Cuando parece que intentamos comprender la importancia que, hace unos días, tuvo la concentración celebrada en Madrid, para reivindicar un tren digno para que Extremadura y sus gentes puedan acceder al siglo XXI en las mismas condiciones que aquellos que habitan en los demás territorios del Estado español, me gustaría dedicar la presente crónica, a todos los que se plantaron en la capital para quedar constancia que la Extremadura mansa y abúlica, la que no protesta, la que nunca sale en las portadas nacionales, nunca nos aportó nada bueno.
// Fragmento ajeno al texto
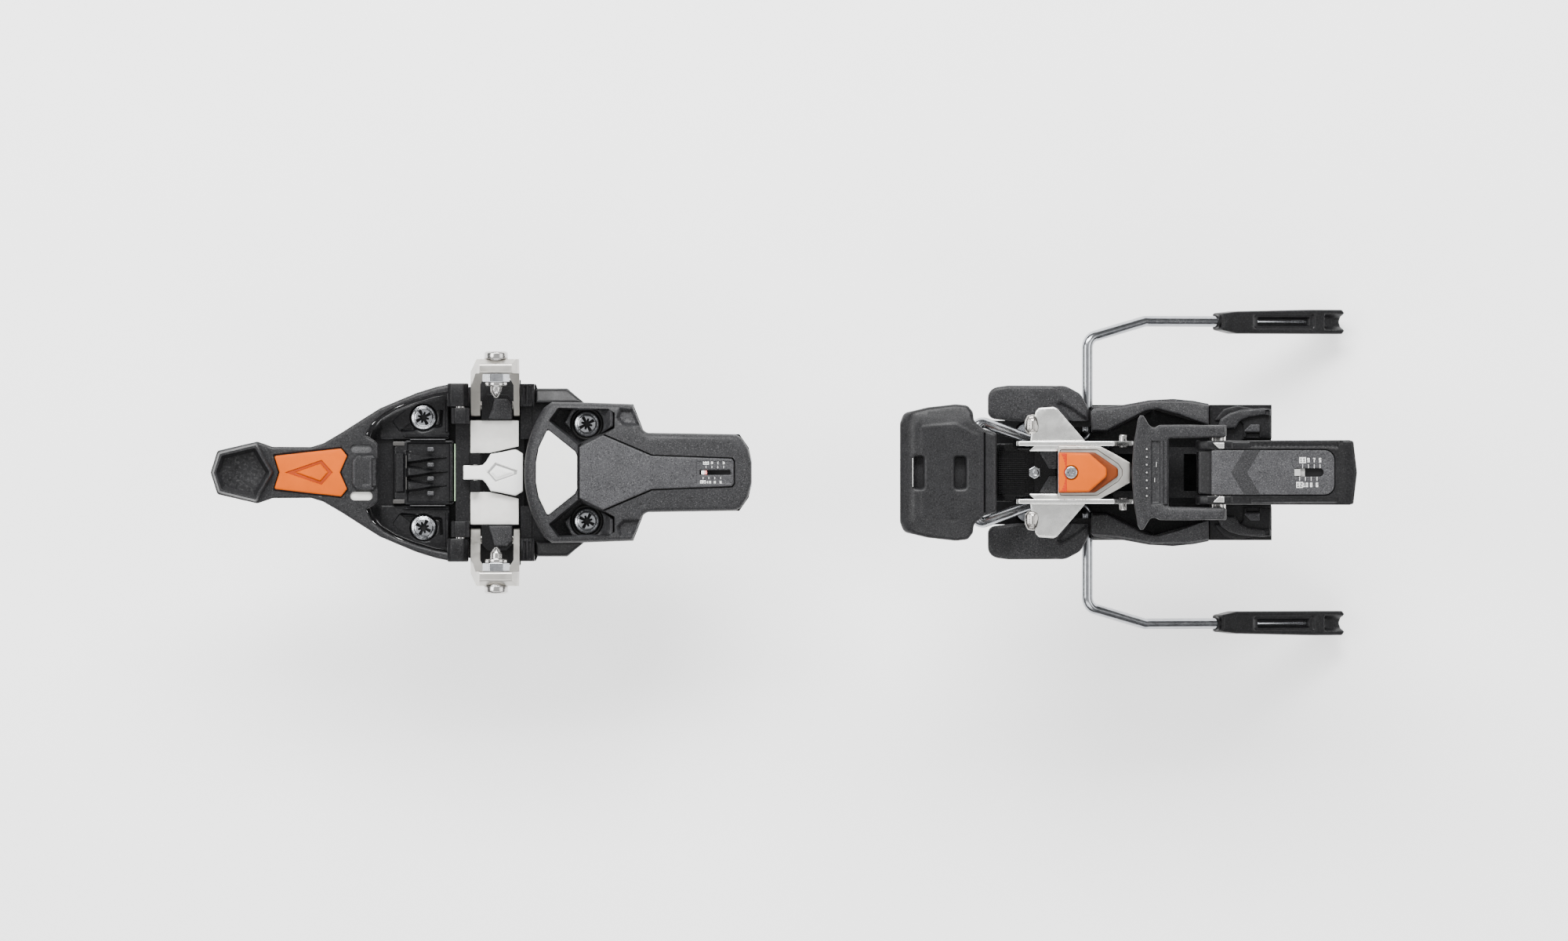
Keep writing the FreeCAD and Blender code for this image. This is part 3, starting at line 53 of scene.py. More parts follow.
def material(name, colour, rough, metal=0.0, speck=0.0, speck_size=0.35, tone=0.12, tone_size=9.0,
             bump=0.02, bump_size=0.5, specular=0.22):
    """Plastic or metal with a mottled tone, fine specks, a surface grain and uneven gloss."""
    mat = bpy.data.materials.new(name)
    mat.use_nodes = True
    tree = mat.node_tree
    shader = tree.nodes["Principled BSDF"]
    shader.inputs["Base Color"].default_value = (*colour, 1)
    shader.inputs["Metallic"].default_value = metal
    shader.inputs["Roughness"].default_value = rough
    if not metal:
        shader.inputs["Specular IOR Level"].default_value = specular
    place = tree.nodes.new("ShaderNodeTexCoord")

    def grain(size_mm, detail, roughness=0.6):
        tex = tree.nodes.new("ShaderNodeTexNoise")
        tex.inputs["Scale"].default_value = 1000.0 / size_mm
        tex.inputs["Detail"].default_value = detail
        tex.inputs["Roughness"].default_value = roughness
        tree.links.new(place.outputs["Object"], tex.inputs["Vector"])
        return tex.outputs["Fac"]

    def remap(value, low, high, to_low, to_high):
        node = tree.nodes.new("ShaderNodeMapRange")
        node.inputs["From Min"].default_value = low
        node.inputs["From Max"].default_value = high
        node.inputs["To Min"].default_value = to_low
        node.inputs["To Max"].default_value = to_high
        tree.links.new(value, node.inputs["Value"])
        return node.outputs["Result"]

    def blend(fac, a, b):
        node = tree.nodes.new("ShaderNodeMix")
        node.data_type = "RGBA"
        for index, item in ((6, a), (7, b)):
            if isinstance(item, tuple):
                node.inputs[index].default_value = (*item, 1)
            else:
                tree.links.new(item, node.inputs[index])
        tree.links.new(fac, node.inputs[0])
        return node.outputs[2]

    dark = tuple(c * (1 - tone) for c in colour)
    light = tuple(min(1, c * (1 + tone)) for c in colour)
    base = blend(remap(grain(tone_size, 3), 0.35, 0.65, 0, 1), dark, light)
    if speck:
        pale = tuple(min(1.0, c + speck) for c in colour)
        base = blend(remap(grain(speck_size, 1, 0.4), 0.56, 0.68, 0, 1), base, pale)
        deep = tuple(c * 0.45 for c in colour)
        base = blend(remap(grain(speck_size * 1.3, 2, 0.5), 0.36, 0.44, 1, 0), base, deep)
    tree.links.new(base, shader.inputs["Base Color"])
    uneven = remap(grain(tone_size * 0.6, 4), 0.3, 0.7, rough * 0.82, min(1, rough * 1.2))
    tree.links.new(uneven, shader.inputs["Roughness"])
    relief = tree.nodes.new("ShaderNodeBump")
    relief.inputs["Strength"].default_value = 1.0
    relief.inputs["Distance"].default_value = bump * MM
    tree.links.new(grain(bump_size, 3, 0.65), relief.inputs["Height"])
    tree.links.new(relief.outputs["Normal"], shader.inputs["Normal"])
    return mat


def brushed(name, colour, rough, along, bump=0.012, scratch=0.35):
    """Metal with fine lines drawn along one axis and faint stains."""
    mat = material(name, colour, rough, metal=1.0, tone=0.06, tone_size=6.0, bump=bump, bump_size=0.9)
    tree = mat.node_tree
    shader = tree.nodes["Principled BSDF"]
    place = tree.nodes.new("ShaderNodeTexCoord")
    stretch = tree.nodes.new("ShaderNodeMapping")
    scale = [1.0, 1.0, 1.0]
    scale[along] = 0.04
    stretch.inputs["Scale"].default_value = scale
    tree.links.new(place.outputs["Object"], stretch.inputs["Vector"])
    lines = tree.nodes.new("ShaderNodeTexNoise")
    lines.inputs["Scale"].default_value = 3500.0
    lines.inputs["Detail"].default_value = 4.0
    tree.links.new(stretch.outputs["Vector"], lines.inputs["Vector"])
    relief = tree.nodes.new("ShaderNodeBump")
    relief.inputs["Strength"].default_value = scratch
    relief.inputs["Distance"].default_value = 0.02 * MM
    tree.links.new(lines.outputs["Fac"], relief.inputs["Height"])
    old = shader.inputs["Normal"].links[0].from_socket
    tree.links.new(old, relief.inputs["Normal"])
    tree.links.new(relief.outputs["Normal"], shader.inputs["Normal"])
    return mat


BLACK = material("black_plastic", (0.0065, 0.0065, 0.0072), 0.38, speck=0.010, speck_size=0.55, bump=0.03,
                 bump_size=0.6)
GLOSS_BLACK = material("gloss_black", (0.0050, 0.0050, 0.0054), 0.24, speck=0.006, bump=0.012, bump_size=1.2)
LEATHER = material("cup_floor", (0.0090, 0.0090, 0.0098), 0.36, speck=0.018, speck_size=0.9, bump=0.10, bump_size=1.6)
CHARCOAL = material("charcoal", (0.0210, 0.0210, 0.0225), 0.46, speck=0.032, speck_size=0.42, bump=0.05, bump_size=0.5)
PANEL = material("panel_grey", (0.044, 0.044, 0.047), 0.46, speck=0.045, speck_size=0.42, bump=0.05, bump_size=0.5)
PAD_BLACK = material("pad_black", (0.0130, 0.0130, 0.0140), 0.40, speck=0.016, speck_size=0.4, bump=0.04,
                     bump_size=0.5)
ORANGE = material("orange", (0.56, 0.092, 0.0004), 0.5, specular=0.1, tone=0.05, bump=0.02, bump_size=0.8)
ORANGE_DEEP = material("orange_deep", (0.42, 0.022, 0.0006), 0.45, tone=0.10, bump=0.02, bump_size=0.8)
# Darker orange for painted shade in the groove of the lever badge's mark.
ORANGE_GROOVE_SHADE = material("orange_groove_shade", (0.30, 0.034, 0.0005), 0.45, tone=0.08, bump=0.02, bump_size=0.8)
ORANGE_BROWN = material("orange_brown", (0.15, 0.030, 0.004), 0.5, tone=0.12, bump=0.02, bump_size=0.8)
LEVER_GREY = material("lever_grey", (0.0150, 0.0150, 0.0160), 0.42, speck=0.020, speck_size=0.45, bump=0.04,
                      bump_size=0.6)
SOFT_GREY = material("soft_grey", (0.060, 0.058, 0.056), 0.30, tone=0.15, bump=0.02)
WHITE = material("white", (0.86, 0.86, 0.84), 0.36, tone=0.02, bump=0.012, bump_size=0.8)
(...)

Históricamente hemos sido una región periférica del poder y de sus decisiones, que ha perdido muchos trenes a lo largo de la historia; se ha perdido el tren de la industrialización, el de la modernidad, el de la vertebración del territorio, el del desarrollo, el de las comunicaciones. Se perdieron todos los trenes que nos conducían al futuro. Trenes que nunca llegaron a una tierra que ha sufrido, como ninguna otra, el olvido y el abandono con el que históricamente se la castigó. Desconocemos el pecado cometido para tamaña condena. Podría ser nuestro escaso peso demográfico, la indiferencia de los extremeños o la desidia de nuestros representantes públicos. Todo suma.

El pasado 18 de noviembre pude constatar en persona, que son muchos los extremeños que quieren y exigen que se torne el destino de su tierra. No se reclamaba nada extraordinario. Reivindicábamos no transitar por vías del siglo XIX en el siglo XXI. Como podríamos denunciar hospitales que envejecen antes de ser inaugurados, carreteras comarcales ancladas en el pasado, que tanto aíslan a nuestro medio rural o índices de paro, que siguen obligando a muchos extremeños a coger el petate y buscar nuevos horizontes, generando una verdadera sangría demográfica para la región, de la que difícilmente nos vamos a recuperar. Exigíamos que se frene de una vez el éxodo de pueblos y ciudades, que se apoyen iniciativas de economía verde en consonancia con nuestro inmenso patrimonio cultural y natural y con la riqueza agrícola y ganadera de la región, que se apueste por las energías limpias, derivadas de nuestro peculiar clima cálido.

Tan solo queremos que se nos tenga en cuenta, como parte de un país que tampoco nos aporta y tanto nos exige. No queremos ser una reserva natural, huérfana de paisaje humano, que amplifica el abandono de nuestros lugares de origen. Todo ello y más estaba en la memoria de la mayoría de los extremeños que nos citamos en el centro de Madrid.

Aunque sea un discurso añejo, es necesario seguir reclamando atención hacia una tierra, de evolución lenta, que ha caminado demasiado tiempo por los caminos del olvido. Un viaje al que ha sido sometida por aquellos interesados en salvaguardarla como un «pintoresco» lugar donde nunca sucede nada. Sí para algo ha servido el autogobierno extremeño, quizás haya sido para que tomemos conciencia de pertenencia a un grupo humano concreto, asentado en un territorio especifico. Nadie nos va a dar nada sino luchamos por ello. A la historia me remito.

El pasado 18 N, se concentraron en Madrid extremeños de todo pelaje, condición y oficio, al margen de credos o consignas políticas. Algunos venidos de lugares donde ni ha pasado el tren ni pasará jamás, otros ni siquiera viven en Extremadura. Se trataba de proporcionar visibilidad a un problema concreto, una manera de reivindicar el futuro de una región que quiere cambiar el desolado rumbo al que siempre la condenó la historia.